Plaintiff has a "good faith belief that . . . discovery will enable [it] to show that the court has personal jurisdiction over the defendant." Caribbean Broad. Sys., Ltd. v. Cable & Wireless PLC, 148 F.3d 1080, 1090 (D.C. Cir. 1998). Accordingly, Plaintiff respectfully requests that the Court grant Plaintiff's motion for leave to conduct discovery limited to the issue of personal jurisdiction.


Dated: April 25, 2003


    Respectfully submitted,


   

Plaintiff, United States


By ________"/s/"_________________
Jessica K. Delbaum
Antitrust Division
United States Department of Justice
325 Seventh Street, NW, Suite 500
Washington, D.C. 20530
Telephone: (202)616-1636
Facsimile: (202) 616-2441


FOOTNOTES

1. On April 16, 2003, Plaintiff filed a motion, and supporting memorandum of points and authorities, requesting leave to file a Supplemental Memorandum in Support of its Opposition to Defendant's Motion to Dismiss for Lack of Personal Jurisdiction ("Supplemental Opposition Memo"), which was attached to the supporting memorandum. The Court has not yet ruled on that motion, but if the Court permits the United States to file the Supplemental Opposition Memo before the Court decides the instant Motion, Plaintiff respectfully requests that the Court also consider the evidence that was provided therein as part of Plaintiff's Opp. Memo.

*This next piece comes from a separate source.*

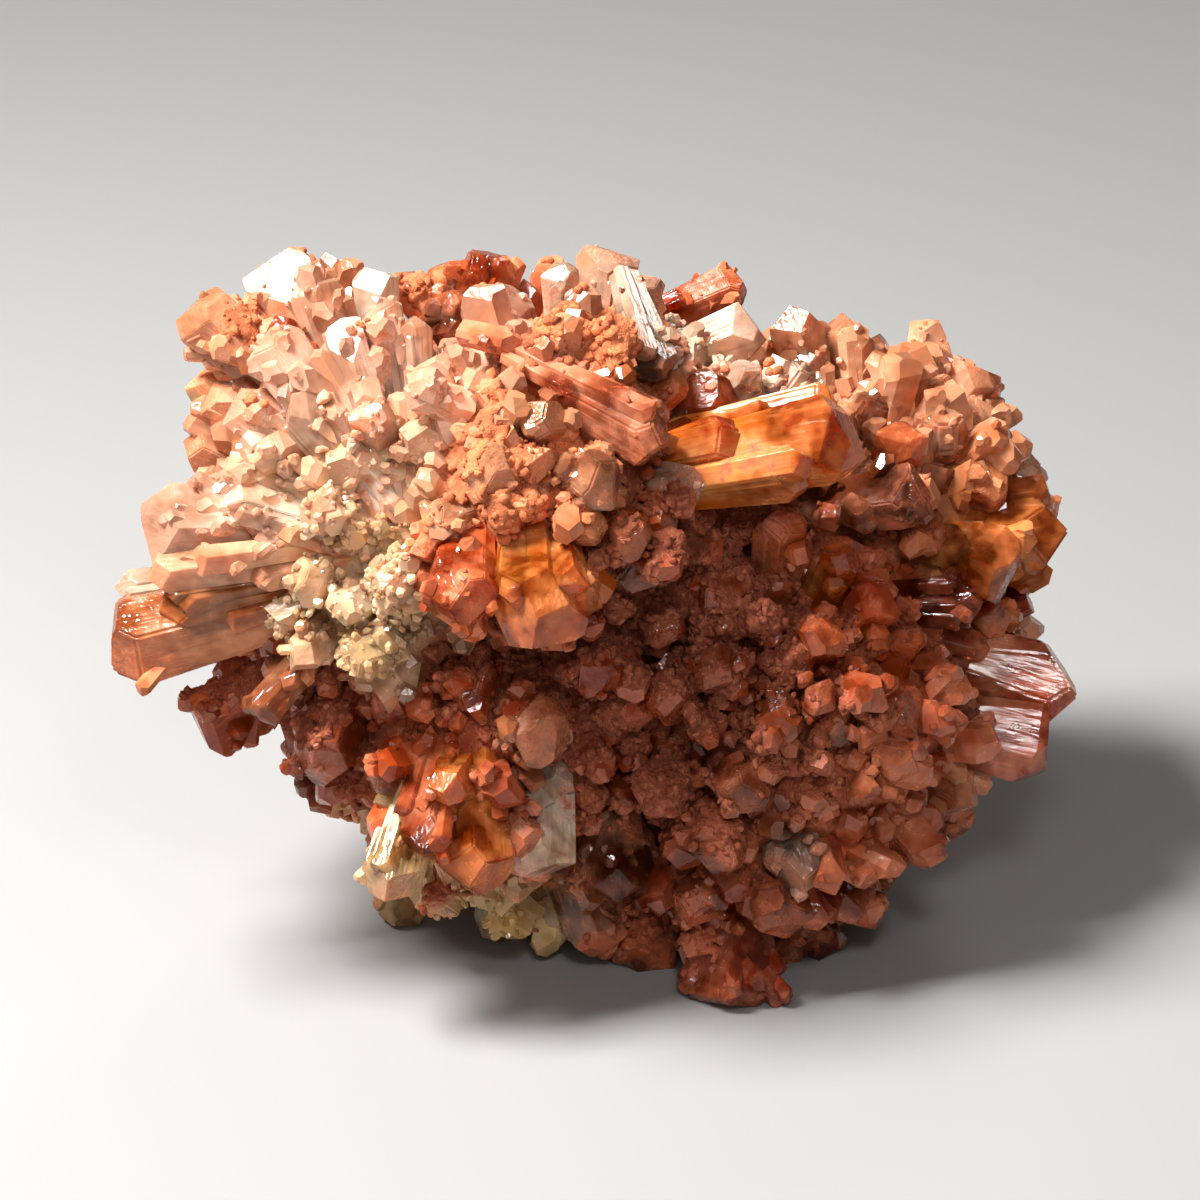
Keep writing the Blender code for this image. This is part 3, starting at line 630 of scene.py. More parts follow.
def all_crystals():
    placed = []
    for spray in SPRAYS:
        centre = spot(*spray.centre)
        for crystal in spray.crystals:
            tip = spot(*crystal.tip)
            root = spot(*crystal.root) if crystal.root else centre.lerp(tip, ROOT_DEPTH)
            turn = Matrix.Rotation(math.radians(crystal.turn), 3, tip - root)
            side = turn @ TOWARDS_VIEWER.cross(tip - root)
            shine = spot(*crystal.shine) if crystal.shine else None
            placed.append(
                Placed(root, tip, crystal.width, crystal.habit, side, crystal.colour, spray.name, shine)
            )
    taken = [crystal.tip for crystal in placed]
    rng = random.Random(SEED)
    for spray in SPRAYS:
        placed += fill_crystals(spray, taken, rng)
    return placed


MAIN_CRYSTALS = all_crystals()
print(len(MAIN_CRYSTALS), "main crystals")

# %% [markdown]
# Cutting a crystal
#
# A crystal is what is left between flat planes, so that is how one is made: a long block is cut by
# six planes for the prism and by three to six for the end. Its edges are worn a little round,
# because a perfectly sharp edge never catches the light. Each corner also remembers where it is
# along the crystal, and its place in the crystal's own frame, for striations that follow its length.
# A facet that mirrors the lamp is one more cut, square to the line halfway between lamp and viewer.

# %% Cut one crystal
ROOT_SHARE = 0.62
FLATNESS = 0.78
SHOULDER = 0.4  # in widths below the tip, where a crystal has its full width
PRISM_ANGLES = (0, 57, 123, 180, 237, 303)
SIDE_WOBBLE = 7  # in degrees
SIDE_SHIFT = (0.9, 1.06)
END_WOBBLE = 6
END_TURN = 18
BLANK = 3  # the block that a crystal is cut from, in widths
WEAR = 0.07
WEAR_FROM = 0.3
ROUNDER_FROM = 1.6  # wider crystals have their edges worn in two steps
KEY_PLACE = (-170, 250, 90)
ACCENT_PLACE = (75, 225, 155)

Solid = namedtuple("Solid", "points faces grow along")


def cut(bm, point, normal):
    found = bmesh.ops.bisect_plane(
        bm,
        geom=bm.verts[:] + bm.edges[:] + bm.faces[:],
        plane_co=point,
        plane_no=normal,
        clear_outer=True,
    )
    edges = [item for item in found["geom_cut"] if isinstance(item, bmesh.types.BMEdge)]
    if len(edges) > 2:
        bmesh.ops.contextual_create(bm, geom=edges)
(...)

2. Defendant does not dispute that Gwaltney of Smithfield, Ltd. ("Gwaltney") and The Smithfield Packing Company, Incorporated ("Packing") transact business in the District of Columbia, so Plaintiff would not need to conduct discovery into that issue. Smithfield's inclusion of the declaration of the president of John Morrell in Support of its Reply Memo implies that Smithfield concedes that its subsidiary John Morrell also transacts business in the District of Columbia.